Одри проснулась и услышала звуки футбольного матча по телевизору. Смотрит футбол, значит. К ней даже не подошел. Она опять закрыла глаза.
Джон заходил в спальню несколько раз, не зная, будить Одри или дать ей выспаться. Вообще-то лучше бы ей встать и им вместе куда-то выйти, в ресторан, что ли? Все-таки день-то особый. Но вдруг она опять вскинется и скажет, что это чудовищно – выпивать и закусывать в такой момент?
Забравшись вечером в кровать, он стал гладить Одри по волосам, целовать и шептать какие-то слова. Она отодвинулась, резко и враждебно. Он и мыслей не имел о сексе, просто хотелось, чтобы они были вместе, чтобы заснули обнявшись, чтобы она чувствовала: он с ней и никогда ее не подведет.
Джон проснулся в полпятого и подумал, что до прихода партнера, который сразу начнет причитать и упрекать, хорошо бы спокойно посидеть с цифрами. Одри спала. «До вечера, детка, я тебя очень люблю», – прошептал он ей на ухо. Вечером он, как и планировал, пришел не поздно. Сел напротив Одри, сказал все, что заготовил. Но то ли тон был не тот после дневных разборок с партнером, то ли она еще не пришла в себя, но Джону опять не удалось достучаться до нее. Он повторял, что справится, что продаст компанию и найдет работу, что всех прокормит. Она слышала в его голосе только горечь, что он приносит все свои бизнес-планы в жертву ее блажи иметь ребенка, которая пришлась ему не ко времени. Он жертвовал собой, и это было омерзительно слушать.
Рабочий день прошел в дебатах с партнером. Они ругались, теряли контроль над собой, потом мирились, вечером пошли ужинать, когда все рестораны в городе уже закрывались. Джон пришел домой за полночь, Одри спала. Она выглядела неважно. Он поцеловал ее, попытался растормошить, спросил, может, принести чаю? Она оттолкнула его: «Оставь меня в покое, ради бога».
Весь следующий день она молчала, только огрызалась. Вчетверг, когда Джон пришел поздно вечером, ее не было дома. Она не пришла ночевать, а он не решился обзванивать подруг – проверить, где она. В пятницу он вернулся домой и застал Одри за столом. Она работала. «Слава богу, обошлось. Завтра, в субботу, все обговорим и наладим».

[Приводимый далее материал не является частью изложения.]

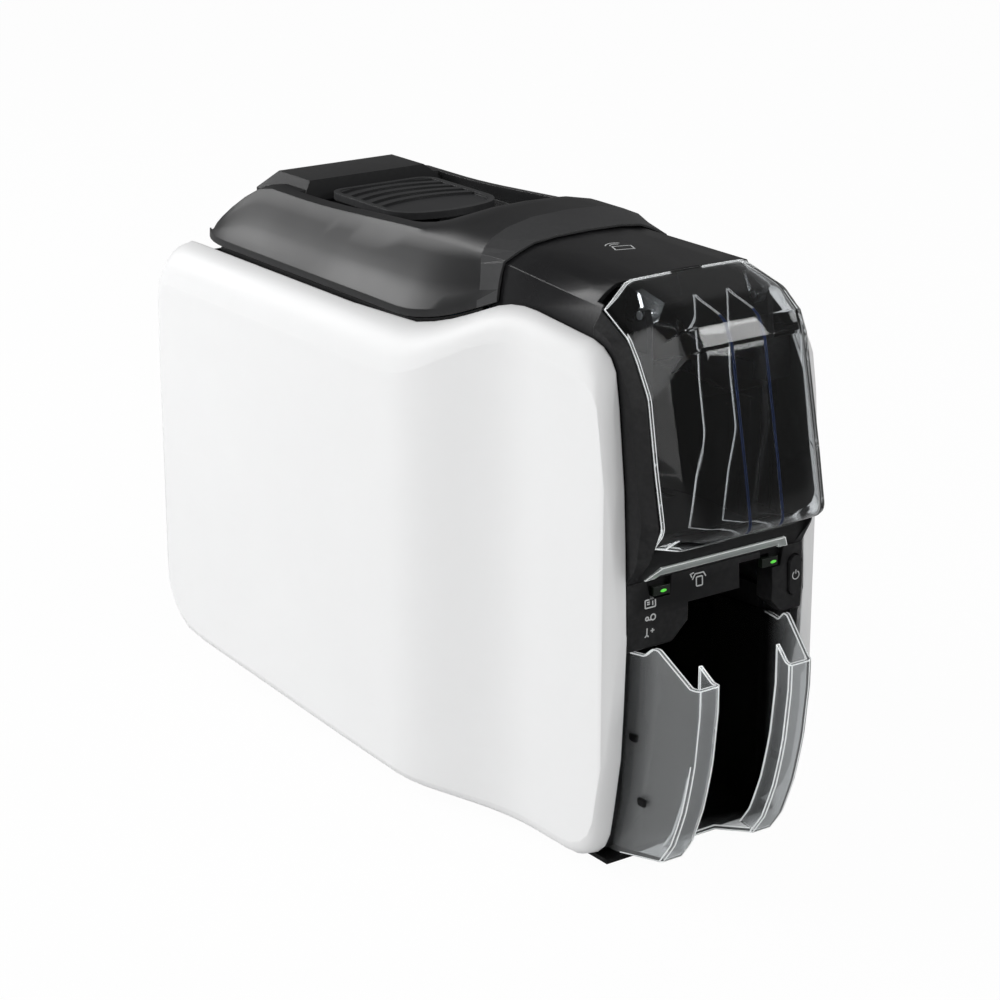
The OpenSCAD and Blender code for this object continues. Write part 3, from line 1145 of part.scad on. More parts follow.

В субботу утром Одри вышла из душа и объявила ему, что ребенка не будет. Теперь всё так, как он хотел. День прошел в разговорах, Джон просил прощения, ругал Одри за то, что она всё так вывернула наизнанку, что не доверяет ему. Вобщем, опять был полный сюр.
Спустя две недели посреди ночи у нее открылось кровотечение. Джон повез ее в больницу и сидел до утра. Утром врач сказал, что опасность миновала, но детей у его жены, к сожалению, теперь не будет, и ей надо оставаться в больнице, по крайней мере, еще три-четыре дня. Джон проклинал себя. Как он мог оставить ее одну, действительно, при чем тут компания? Он не отходил от нее все четыре дня, ночевал на стульях в коридоре, хотел быть с ней каждую минуту, бегал за соками и журналами, читал ей вслух, чтобы вывести из ступора.
Он привез Одри домой, она ходила с безумным видом целую неделю. Он видел, что с ней беда, и решил, несмотря ни на что, увезти Одри хоть куда-нибудь. Снял крошечный домик в горах на неделю и повез ее в Кран-Монтана. Гулял и разговаривал с ней круглые сутки, как с ребенком. Стояла погожая осень, горы были нереальной красоты, и Одри начала оттаивать. Они сели на поезд до Парижа, где остановились на два дня. С каждым днем Одри становилось все лучше.
Вернувшись из Парижа после десятидневного отсутствия, Джон застал компанию в агонии. Он потерял и компанию, и ребенка. Дважды лузер по собственной вине. Через два месяца он нашел шикарное место в IBM. Еще через четыре месяца они поженились. Родители и друзья были счастливы, свадьба удалась во всех отношениях. На следующее утро после венчания они отбыли на Канары, поселились в хорошем отеле, не таком роскошном, как мечтали когда-то, но очень и очень приятном. Они занимались скуба-дайвингом и сексом по вечерам, прямо на пляже, после паэльи с креветками и терпкого испанского вина. Джон пытался научить Одри танцевать танго, но это у него тоже не вышло.